[Rows from a 3D modeling dataset]
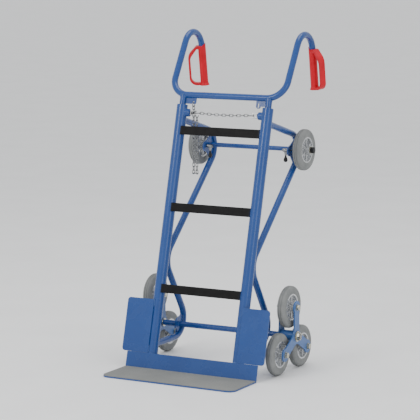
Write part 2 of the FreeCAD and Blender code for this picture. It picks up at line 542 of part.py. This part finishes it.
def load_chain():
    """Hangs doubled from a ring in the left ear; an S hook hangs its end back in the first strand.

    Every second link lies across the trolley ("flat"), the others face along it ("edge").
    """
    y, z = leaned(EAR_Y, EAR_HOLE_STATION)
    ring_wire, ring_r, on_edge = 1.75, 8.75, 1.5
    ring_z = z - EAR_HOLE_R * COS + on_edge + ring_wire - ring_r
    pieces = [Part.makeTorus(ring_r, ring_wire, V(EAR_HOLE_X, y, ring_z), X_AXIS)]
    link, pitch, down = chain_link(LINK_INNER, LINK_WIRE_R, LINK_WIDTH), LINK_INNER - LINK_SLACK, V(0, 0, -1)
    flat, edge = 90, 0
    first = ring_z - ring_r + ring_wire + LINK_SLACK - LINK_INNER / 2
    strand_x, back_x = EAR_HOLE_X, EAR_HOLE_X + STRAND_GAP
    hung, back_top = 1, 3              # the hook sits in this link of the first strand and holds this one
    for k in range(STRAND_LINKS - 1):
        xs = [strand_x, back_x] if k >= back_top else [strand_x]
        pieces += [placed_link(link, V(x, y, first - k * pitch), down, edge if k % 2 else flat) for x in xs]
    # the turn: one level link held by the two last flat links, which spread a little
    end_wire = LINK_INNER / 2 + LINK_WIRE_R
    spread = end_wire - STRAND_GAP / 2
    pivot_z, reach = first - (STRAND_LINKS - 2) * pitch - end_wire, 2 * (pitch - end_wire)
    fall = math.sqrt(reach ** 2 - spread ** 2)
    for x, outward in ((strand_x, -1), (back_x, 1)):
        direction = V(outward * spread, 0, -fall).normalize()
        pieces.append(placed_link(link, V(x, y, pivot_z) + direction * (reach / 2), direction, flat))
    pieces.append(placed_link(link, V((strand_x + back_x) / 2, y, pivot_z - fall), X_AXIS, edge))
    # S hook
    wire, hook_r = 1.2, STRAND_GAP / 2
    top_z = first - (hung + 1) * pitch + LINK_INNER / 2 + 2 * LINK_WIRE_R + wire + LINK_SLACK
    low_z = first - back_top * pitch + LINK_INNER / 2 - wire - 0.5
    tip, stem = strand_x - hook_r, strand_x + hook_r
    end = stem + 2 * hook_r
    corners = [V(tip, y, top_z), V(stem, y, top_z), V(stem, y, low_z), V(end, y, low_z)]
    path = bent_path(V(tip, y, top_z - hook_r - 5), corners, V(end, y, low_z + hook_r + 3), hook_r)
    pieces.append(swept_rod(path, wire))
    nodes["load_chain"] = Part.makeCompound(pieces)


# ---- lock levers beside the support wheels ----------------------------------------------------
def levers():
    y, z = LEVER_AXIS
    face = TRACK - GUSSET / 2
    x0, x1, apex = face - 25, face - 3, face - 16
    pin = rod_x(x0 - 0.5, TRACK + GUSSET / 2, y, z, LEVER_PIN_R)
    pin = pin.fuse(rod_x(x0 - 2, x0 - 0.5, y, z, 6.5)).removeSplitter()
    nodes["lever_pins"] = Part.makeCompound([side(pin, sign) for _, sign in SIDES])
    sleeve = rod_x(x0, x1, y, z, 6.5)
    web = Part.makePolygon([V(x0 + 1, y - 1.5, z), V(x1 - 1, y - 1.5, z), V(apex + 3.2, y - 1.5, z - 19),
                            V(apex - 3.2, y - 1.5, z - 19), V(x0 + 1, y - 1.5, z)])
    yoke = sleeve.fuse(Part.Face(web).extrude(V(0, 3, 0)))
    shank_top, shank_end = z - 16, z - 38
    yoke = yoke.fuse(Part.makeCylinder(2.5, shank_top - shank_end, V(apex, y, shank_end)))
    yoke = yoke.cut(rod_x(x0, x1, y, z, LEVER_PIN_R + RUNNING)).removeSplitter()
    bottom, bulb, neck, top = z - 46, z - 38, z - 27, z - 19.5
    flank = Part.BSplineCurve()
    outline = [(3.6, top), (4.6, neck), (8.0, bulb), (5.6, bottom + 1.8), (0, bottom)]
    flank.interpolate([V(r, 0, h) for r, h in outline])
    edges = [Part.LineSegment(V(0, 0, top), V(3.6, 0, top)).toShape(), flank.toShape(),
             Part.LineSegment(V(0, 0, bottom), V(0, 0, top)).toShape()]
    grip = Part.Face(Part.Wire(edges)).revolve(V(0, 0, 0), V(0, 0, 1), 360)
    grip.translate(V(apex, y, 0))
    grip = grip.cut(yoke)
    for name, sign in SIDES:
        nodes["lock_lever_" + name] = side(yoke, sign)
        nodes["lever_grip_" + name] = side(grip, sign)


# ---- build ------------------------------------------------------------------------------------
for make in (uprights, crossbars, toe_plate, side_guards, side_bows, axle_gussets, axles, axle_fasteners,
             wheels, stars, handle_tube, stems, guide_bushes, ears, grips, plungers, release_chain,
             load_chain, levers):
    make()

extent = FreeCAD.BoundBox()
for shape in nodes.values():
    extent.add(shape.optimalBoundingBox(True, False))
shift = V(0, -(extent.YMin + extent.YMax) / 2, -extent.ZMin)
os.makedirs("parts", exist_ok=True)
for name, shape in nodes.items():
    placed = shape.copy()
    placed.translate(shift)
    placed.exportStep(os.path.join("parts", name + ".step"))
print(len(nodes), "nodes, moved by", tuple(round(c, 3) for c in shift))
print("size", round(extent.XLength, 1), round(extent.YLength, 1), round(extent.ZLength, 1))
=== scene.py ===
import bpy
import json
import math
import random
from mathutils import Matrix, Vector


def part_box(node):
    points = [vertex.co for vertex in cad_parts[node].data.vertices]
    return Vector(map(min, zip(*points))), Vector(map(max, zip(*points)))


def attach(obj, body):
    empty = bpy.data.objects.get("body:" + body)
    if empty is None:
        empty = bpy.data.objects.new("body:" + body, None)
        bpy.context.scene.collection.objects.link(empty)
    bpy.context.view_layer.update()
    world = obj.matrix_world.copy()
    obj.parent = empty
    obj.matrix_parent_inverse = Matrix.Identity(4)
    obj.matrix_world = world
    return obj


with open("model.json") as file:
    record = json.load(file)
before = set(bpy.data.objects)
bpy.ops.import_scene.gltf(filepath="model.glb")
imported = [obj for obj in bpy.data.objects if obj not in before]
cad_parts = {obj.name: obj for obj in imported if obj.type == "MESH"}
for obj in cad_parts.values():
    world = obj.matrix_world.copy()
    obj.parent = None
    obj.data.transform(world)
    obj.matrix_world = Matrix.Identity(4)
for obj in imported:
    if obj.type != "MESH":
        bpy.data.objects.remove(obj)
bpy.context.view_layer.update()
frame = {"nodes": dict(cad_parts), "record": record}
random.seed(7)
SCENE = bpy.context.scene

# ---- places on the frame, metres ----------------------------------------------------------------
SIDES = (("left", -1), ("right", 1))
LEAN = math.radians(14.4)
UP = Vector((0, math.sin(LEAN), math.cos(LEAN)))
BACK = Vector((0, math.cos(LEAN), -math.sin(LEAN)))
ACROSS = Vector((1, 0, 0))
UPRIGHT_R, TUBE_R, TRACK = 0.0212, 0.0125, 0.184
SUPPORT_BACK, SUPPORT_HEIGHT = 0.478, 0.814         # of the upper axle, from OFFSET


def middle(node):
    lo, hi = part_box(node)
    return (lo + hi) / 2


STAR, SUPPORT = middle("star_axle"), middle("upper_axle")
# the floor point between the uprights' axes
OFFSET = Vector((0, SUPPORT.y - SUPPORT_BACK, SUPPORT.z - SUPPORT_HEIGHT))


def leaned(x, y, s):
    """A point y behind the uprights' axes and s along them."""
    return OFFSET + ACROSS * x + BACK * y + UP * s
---
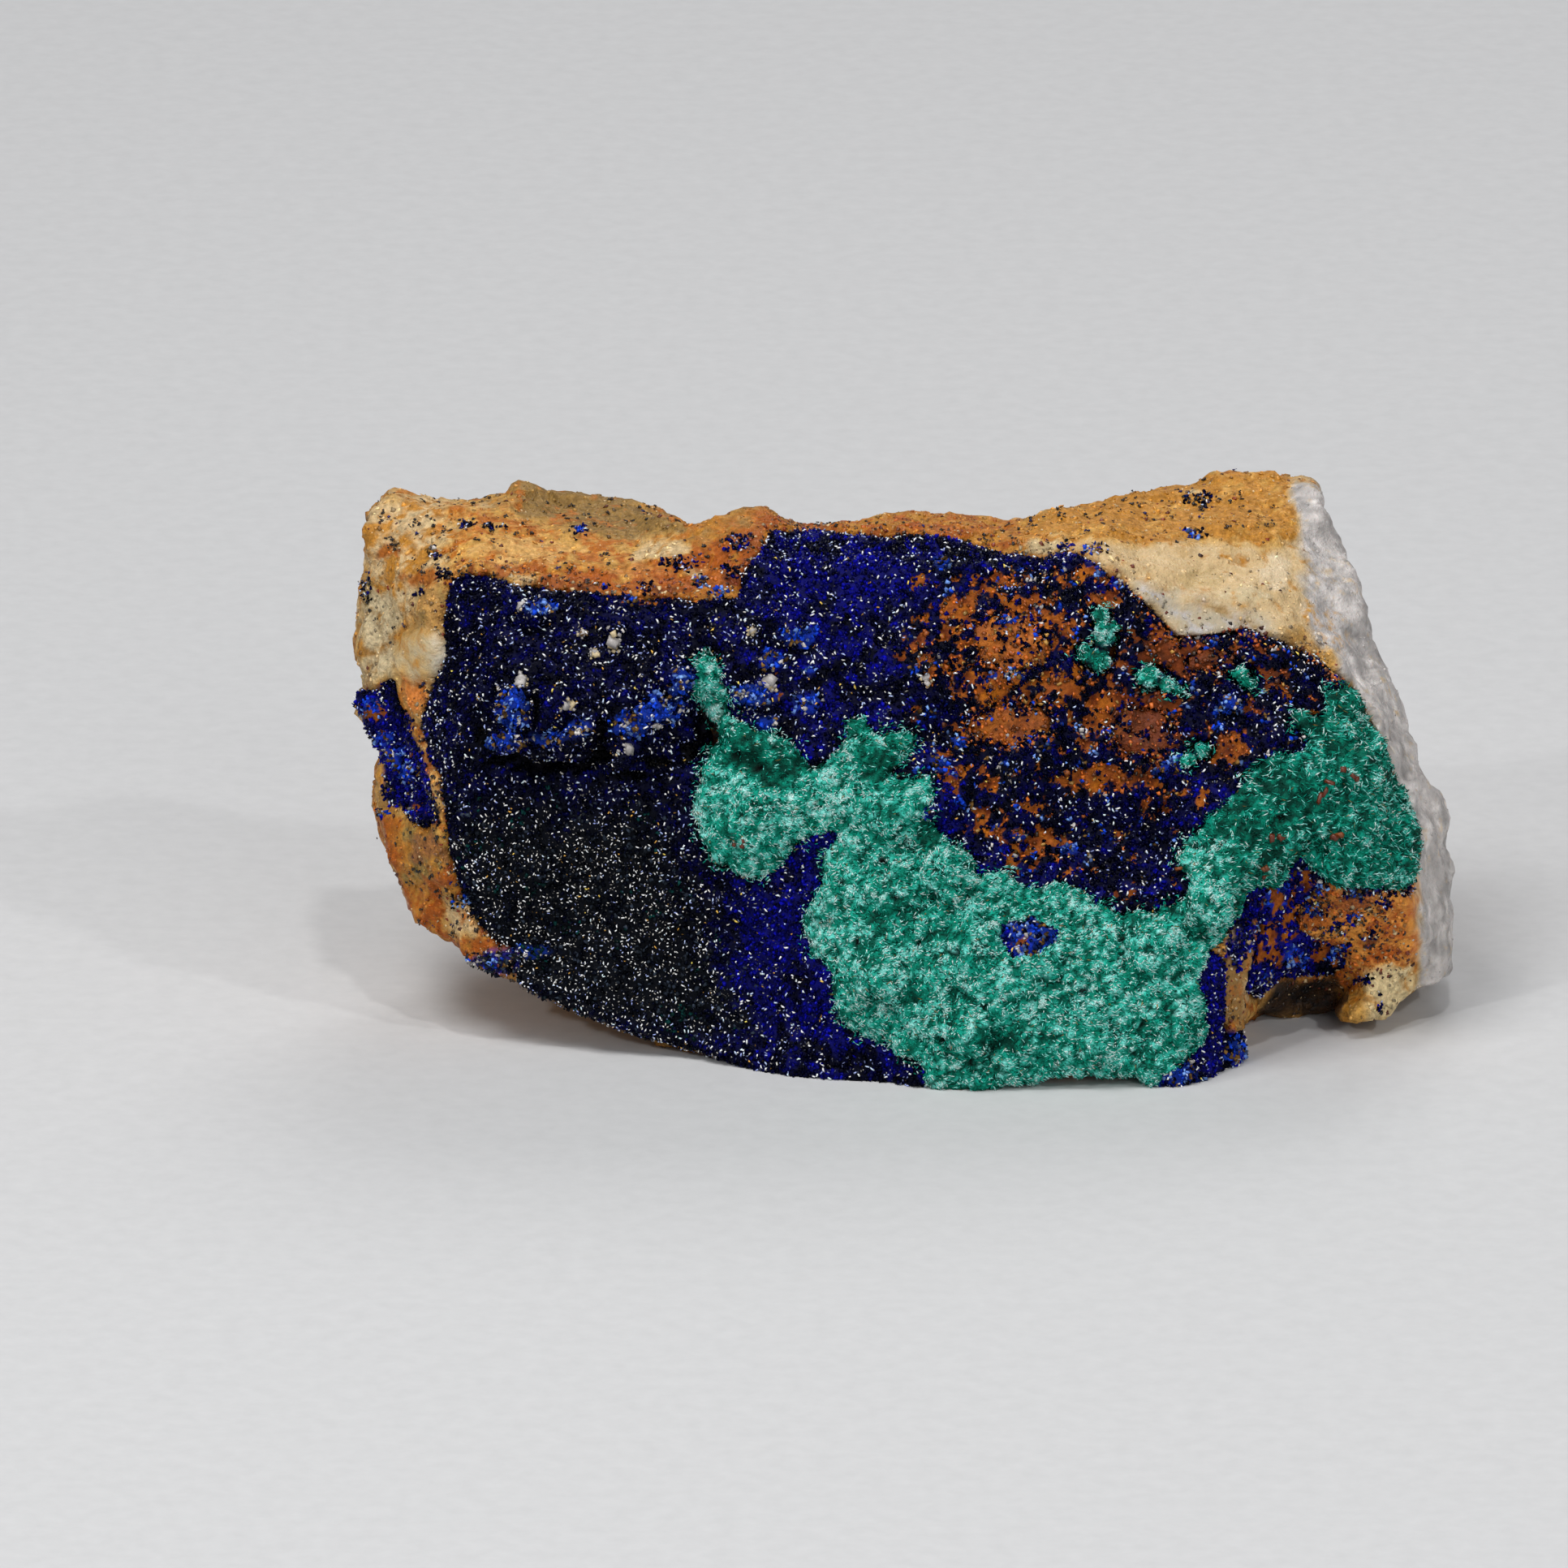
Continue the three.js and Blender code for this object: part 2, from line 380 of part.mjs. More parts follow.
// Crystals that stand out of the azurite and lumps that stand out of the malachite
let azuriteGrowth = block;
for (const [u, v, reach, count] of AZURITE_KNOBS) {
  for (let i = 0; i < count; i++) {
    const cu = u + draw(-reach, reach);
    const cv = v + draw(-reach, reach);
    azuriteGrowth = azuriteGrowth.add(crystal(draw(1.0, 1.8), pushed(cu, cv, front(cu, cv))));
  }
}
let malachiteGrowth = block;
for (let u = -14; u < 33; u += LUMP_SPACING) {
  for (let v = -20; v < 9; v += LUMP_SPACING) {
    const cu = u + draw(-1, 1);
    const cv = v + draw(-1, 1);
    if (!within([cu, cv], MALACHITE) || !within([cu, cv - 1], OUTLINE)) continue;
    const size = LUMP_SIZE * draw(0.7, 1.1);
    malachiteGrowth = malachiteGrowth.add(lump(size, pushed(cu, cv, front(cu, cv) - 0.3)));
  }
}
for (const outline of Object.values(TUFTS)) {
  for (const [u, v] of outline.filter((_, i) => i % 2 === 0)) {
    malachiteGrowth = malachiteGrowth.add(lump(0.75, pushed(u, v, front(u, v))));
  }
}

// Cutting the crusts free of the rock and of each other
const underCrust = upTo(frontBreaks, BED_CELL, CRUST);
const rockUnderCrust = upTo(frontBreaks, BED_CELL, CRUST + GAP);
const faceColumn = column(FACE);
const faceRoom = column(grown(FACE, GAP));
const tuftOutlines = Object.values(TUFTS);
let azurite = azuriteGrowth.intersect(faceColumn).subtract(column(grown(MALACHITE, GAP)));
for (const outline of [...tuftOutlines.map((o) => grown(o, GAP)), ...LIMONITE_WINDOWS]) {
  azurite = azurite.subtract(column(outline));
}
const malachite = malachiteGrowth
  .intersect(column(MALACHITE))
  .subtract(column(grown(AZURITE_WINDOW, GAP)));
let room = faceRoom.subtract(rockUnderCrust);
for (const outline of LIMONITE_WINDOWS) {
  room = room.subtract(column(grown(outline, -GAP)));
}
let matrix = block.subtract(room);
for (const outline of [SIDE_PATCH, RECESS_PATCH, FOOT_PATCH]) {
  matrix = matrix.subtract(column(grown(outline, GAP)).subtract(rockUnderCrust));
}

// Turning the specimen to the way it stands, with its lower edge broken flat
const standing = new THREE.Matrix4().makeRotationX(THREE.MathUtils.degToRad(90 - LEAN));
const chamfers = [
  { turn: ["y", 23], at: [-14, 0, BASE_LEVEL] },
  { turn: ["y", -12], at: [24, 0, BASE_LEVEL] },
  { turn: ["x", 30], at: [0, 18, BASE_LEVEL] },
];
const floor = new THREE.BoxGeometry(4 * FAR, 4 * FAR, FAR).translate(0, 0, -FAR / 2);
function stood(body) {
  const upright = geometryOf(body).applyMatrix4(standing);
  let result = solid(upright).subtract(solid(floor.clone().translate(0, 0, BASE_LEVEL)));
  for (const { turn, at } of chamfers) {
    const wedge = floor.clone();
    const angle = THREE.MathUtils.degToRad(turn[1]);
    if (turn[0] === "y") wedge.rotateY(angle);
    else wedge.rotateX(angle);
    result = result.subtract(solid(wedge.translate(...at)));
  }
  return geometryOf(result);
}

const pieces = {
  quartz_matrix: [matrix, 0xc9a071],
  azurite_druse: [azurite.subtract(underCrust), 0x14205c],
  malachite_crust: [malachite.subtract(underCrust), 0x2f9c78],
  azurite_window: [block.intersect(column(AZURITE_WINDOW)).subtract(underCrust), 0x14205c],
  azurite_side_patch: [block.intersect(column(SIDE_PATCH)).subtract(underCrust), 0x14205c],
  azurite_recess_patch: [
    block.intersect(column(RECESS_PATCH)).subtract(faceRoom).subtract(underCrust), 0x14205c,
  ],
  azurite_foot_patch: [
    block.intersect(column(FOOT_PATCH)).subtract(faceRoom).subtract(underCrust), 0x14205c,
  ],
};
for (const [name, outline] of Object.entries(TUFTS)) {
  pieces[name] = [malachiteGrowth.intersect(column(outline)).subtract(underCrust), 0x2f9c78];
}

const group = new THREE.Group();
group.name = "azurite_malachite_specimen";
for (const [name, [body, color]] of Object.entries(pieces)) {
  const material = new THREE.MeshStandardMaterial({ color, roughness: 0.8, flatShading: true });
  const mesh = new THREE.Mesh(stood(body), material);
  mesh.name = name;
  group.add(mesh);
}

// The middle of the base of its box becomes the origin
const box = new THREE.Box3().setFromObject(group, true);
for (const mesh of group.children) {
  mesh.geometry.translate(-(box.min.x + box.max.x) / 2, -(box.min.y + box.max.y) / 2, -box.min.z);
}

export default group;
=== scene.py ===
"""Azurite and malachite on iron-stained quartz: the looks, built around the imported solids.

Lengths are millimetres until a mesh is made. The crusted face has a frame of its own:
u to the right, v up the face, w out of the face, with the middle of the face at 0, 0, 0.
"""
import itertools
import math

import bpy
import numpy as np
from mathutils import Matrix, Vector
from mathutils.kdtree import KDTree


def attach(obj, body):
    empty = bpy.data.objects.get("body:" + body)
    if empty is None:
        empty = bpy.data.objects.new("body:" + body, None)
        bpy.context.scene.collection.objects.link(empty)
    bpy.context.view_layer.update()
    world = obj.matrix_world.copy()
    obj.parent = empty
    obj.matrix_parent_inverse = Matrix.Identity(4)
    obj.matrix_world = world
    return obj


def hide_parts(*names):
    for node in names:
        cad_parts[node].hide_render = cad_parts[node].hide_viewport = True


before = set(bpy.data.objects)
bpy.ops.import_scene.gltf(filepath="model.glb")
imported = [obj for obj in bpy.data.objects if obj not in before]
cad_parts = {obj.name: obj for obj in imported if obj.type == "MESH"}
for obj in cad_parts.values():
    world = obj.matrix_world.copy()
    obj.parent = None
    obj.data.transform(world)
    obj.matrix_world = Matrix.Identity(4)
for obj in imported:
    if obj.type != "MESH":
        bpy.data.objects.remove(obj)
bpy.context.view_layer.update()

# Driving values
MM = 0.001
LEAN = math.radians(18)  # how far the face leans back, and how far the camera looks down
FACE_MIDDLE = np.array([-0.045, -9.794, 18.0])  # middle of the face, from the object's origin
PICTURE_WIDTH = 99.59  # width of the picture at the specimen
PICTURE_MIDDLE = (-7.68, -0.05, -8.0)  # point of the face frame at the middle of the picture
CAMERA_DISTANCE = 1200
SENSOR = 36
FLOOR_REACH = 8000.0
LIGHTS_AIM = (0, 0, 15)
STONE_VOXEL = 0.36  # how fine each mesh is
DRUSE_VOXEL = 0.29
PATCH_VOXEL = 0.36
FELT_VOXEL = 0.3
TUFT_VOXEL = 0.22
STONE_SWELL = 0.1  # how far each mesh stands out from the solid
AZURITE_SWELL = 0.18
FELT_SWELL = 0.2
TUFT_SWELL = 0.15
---
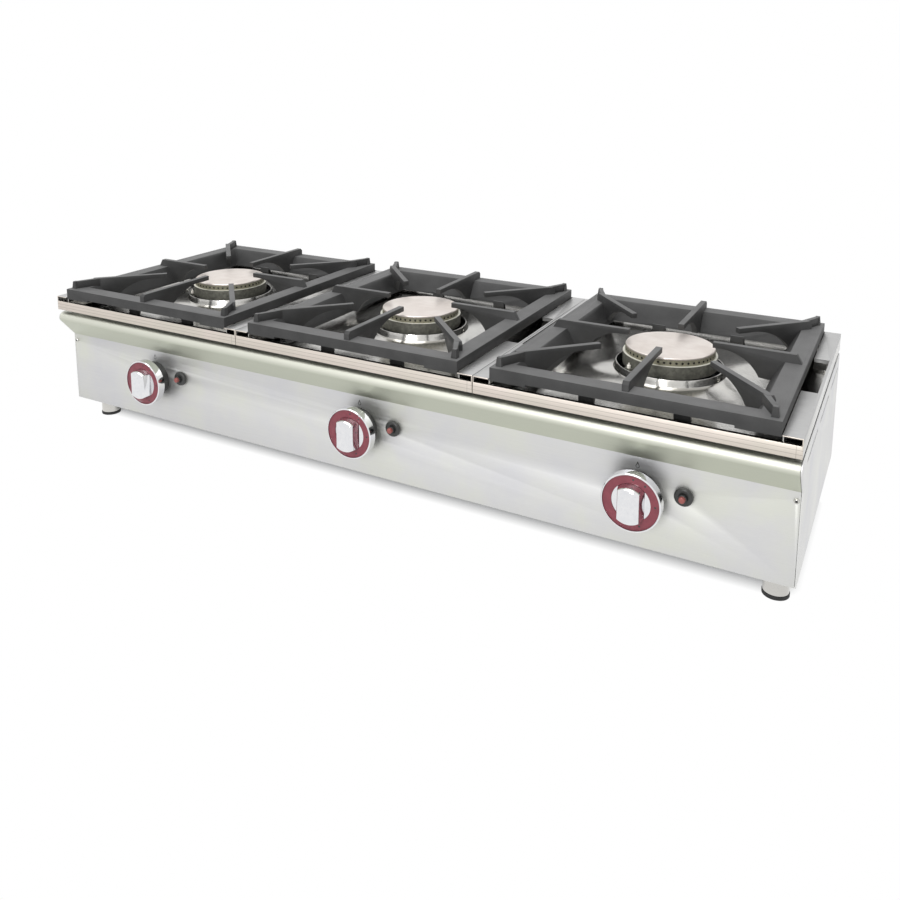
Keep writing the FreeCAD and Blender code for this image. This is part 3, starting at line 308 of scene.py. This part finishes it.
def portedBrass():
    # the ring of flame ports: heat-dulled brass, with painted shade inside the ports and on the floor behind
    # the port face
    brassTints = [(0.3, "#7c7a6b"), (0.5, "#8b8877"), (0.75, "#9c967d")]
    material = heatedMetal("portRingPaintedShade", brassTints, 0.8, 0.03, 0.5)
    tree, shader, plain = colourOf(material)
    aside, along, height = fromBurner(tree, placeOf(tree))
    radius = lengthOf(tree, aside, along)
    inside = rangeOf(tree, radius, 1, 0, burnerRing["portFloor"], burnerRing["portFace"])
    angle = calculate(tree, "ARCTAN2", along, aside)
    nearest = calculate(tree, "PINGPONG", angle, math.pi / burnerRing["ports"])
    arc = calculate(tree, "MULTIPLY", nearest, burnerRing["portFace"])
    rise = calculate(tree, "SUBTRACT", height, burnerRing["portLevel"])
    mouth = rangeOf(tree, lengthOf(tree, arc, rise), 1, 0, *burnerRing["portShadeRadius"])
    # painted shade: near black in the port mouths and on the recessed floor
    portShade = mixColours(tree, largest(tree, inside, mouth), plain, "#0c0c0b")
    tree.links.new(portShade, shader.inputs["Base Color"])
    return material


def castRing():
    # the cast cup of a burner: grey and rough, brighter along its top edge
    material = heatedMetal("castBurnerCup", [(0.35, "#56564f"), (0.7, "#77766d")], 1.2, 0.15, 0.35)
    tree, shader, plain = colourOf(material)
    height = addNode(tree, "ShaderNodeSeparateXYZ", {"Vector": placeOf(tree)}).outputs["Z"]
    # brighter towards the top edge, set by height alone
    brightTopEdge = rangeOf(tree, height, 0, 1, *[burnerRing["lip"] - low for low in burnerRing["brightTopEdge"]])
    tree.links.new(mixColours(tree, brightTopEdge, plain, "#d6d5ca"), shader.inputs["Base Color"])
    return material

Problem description
Would you quote everything above from the line containing "mesh.name = name;" down to the line containing "cad_parts[node].hide_render = cad_parts[node].hide_viewport"? Include both of those lines and nothing else.

Task output
  mesh.name = name;
  group.add(mesh);
}

// The middle of the base of its box becomes the origin
const box = new THREE.Box3().setFromObject(group, true);
for (const mesh of group.children) {
  mesh.geometry.translate(-(box.min.x + box.max.x) / 2, -(box.min.y + box.max.y) / 2, -box.min.z);
}

export default group;
=== scene.py ===
"""Azurite and malachite on iron-stained quartz: the looks, built around the imported solids.

Lengths are millimetres until a mesh is made. The crusted face has a frame of its own:
u to the right, v up the face, w out of the face, with the middle of the face at 0, 0, 0.
"""
import itertools
import math

import bpy
import numpy as np
from mathutils import Matrix, Vector
from mathutils.kdtree import KDTree


def attach(obj, body):
    empty = bpy.data.objects.get("body:" + body)
    if empty is None:
        empty = bpy.data.objects.new("body:" + body, None)
        bpy.context.scene.collection.objects.link(empty)
    bpy.context.view_layer.update()
    world = obj.matrix_world.copy()
    obj.parent = empty
    obj.matrix_parent_inverse = Matrix.Identity(4)
    obj.matrix_world = world
    return obj


def hide_parts(*names):
    for node in names:
        cad_parts[node].hide_render = cad_parts[node].hide_viewport = True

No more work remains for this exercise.